The distinction between enthalpy and Gibbs free energy in such subatomic reactions is completely negligible, as the entropic factor is laughably small in comparison, in any reasonable conditions. I am just going to brashly consider the above value as the standard Gibbs free energy change of reaction. This enormous $\Delta_r G^\circ$ corresponds to an equilibrium constant $K_\mathrm{eq} = 3 \times 10^{17276234}$, representing a somewhat product-favoured reaction. Plugging the Nernst equation, the standard electrode potential for the "reduction of a positron" is then $\mathrm{\frac{98\ 607\ 810\ kJ\ mol^{-1}}{96\ 485.33212\ C\ mol^{-1}} = +1\ 021\ 998\ V}$.

Ivan mentions in his answer using an alpha particle as an oxidiser. Let's take that further. According to NIST, a rough estimate for the electron affinity of a completely bare darmstadtium nucleus ($\ce{Ds^{110+}}$) is $\pu{-204.4 keV}$, so even a stripped superheavy atom can't match the oxidising power of a positron!

... that is, until you get to $\ce{Ust^{173+}}$ ...

Answer 2

There is no definitive answer; if you think you have one, you are wrong.

See, this is much like asking "what is the northernmost big city". Depending on where you draw the line for being "big", the answer may be Moscow (latitude $55^\circ$N, population 13M), St. Petersburg ($60^\circ$N, 5M), Murmansk ($68^\circ$N, 300K), and quite a few others. There is no natural and universally accepted way to draw that line; it is inherently arbitrary.

How's that similar, might you ask, as you don't have any such line in your question? Yes you do, and here is it: you want the compounds which exist. Really, you don't want any compounds which don't exist, do you?

Now there's a catch: we have quite a few different subtle grades to "exist", and no natural way to draw the line that would make it clearcut black-and-white. In fact, in absence of further context it is about as ill-defined and vague as "being big" for a city. In my personal taste, $\ce{HArF}$ does not exist; if you point me to the papers that claim otherwise, I'll throw at you (figuratively) $\ce{He^2+}$, AKA an $\alpha$ particle, which was known for a good century longer, surely does exist, and will easily oxidize $\ce{HArF}$, I'm pretty confident on that.
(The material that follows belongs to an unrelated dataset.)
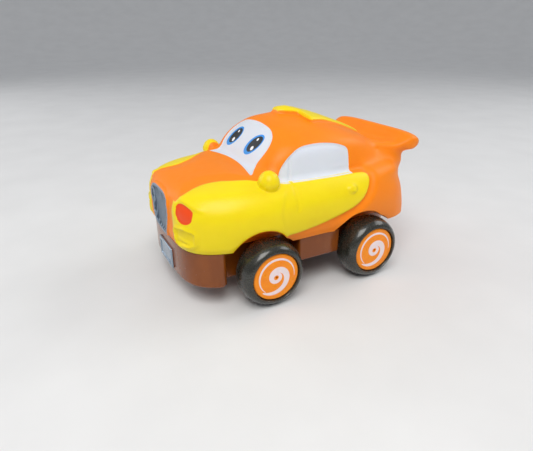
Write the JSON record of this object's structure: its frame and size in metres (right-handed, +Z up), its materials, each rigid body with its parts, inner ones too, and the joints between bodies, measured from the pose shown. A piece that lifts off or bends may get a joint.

There is another dimension to the problem. Oxidative ability of any compound is not measured by one number so that you could compare them. True, there is redox potential, but it is measured in standard conditions, and in different conditions things may turn out other way around. So there is not going to be an answer even if we would unanimously agree on the definition of "exists" (which we wouldn't).

So it goes.

Answer 3

I think the answer would be a black hole made up of antimatter (specifically positrons) . Here you have the annihilation energy along with immense gravitational energy and immense electromagnetic energy. The gravitational tidal forces are strong coupled with the fact that the electromagnetic force repels the nucleus and attracts the electrons it is even more. I can't think of anything better!

Answer 4

The most powerful oxidising particle would be positrion. In term of chemistry the strongest oxidiser would not be HArF and definitely not ClF3. ClF3 is more powerful compared to ClF3, but not as powerful as oxygen fluoride. O2F2 is far more reactive than chlorine fluoride or fluorine, in fact it will decompose into fluorine and oxygen at -163 celsius. Oxygen fluoride have a trend of being more reactive the more oxygen and flurine are in the compound. There are compound that are even more reactive than argon fluorohydride, as mentioned by other users dihelium will oxidse HArF.

Trihelium may be even more reactive compared to dihelium as the Van der Waals bond is even longer. There is an acid that is discovered in 1925 called Helium Hydride which is more adicidc than any man-made superacid, it has a lower porton affinity when compared to helium. Neon compound may be the most more oxidising compound but there is no stable neon compound (this is due to how neon is more inert than helium).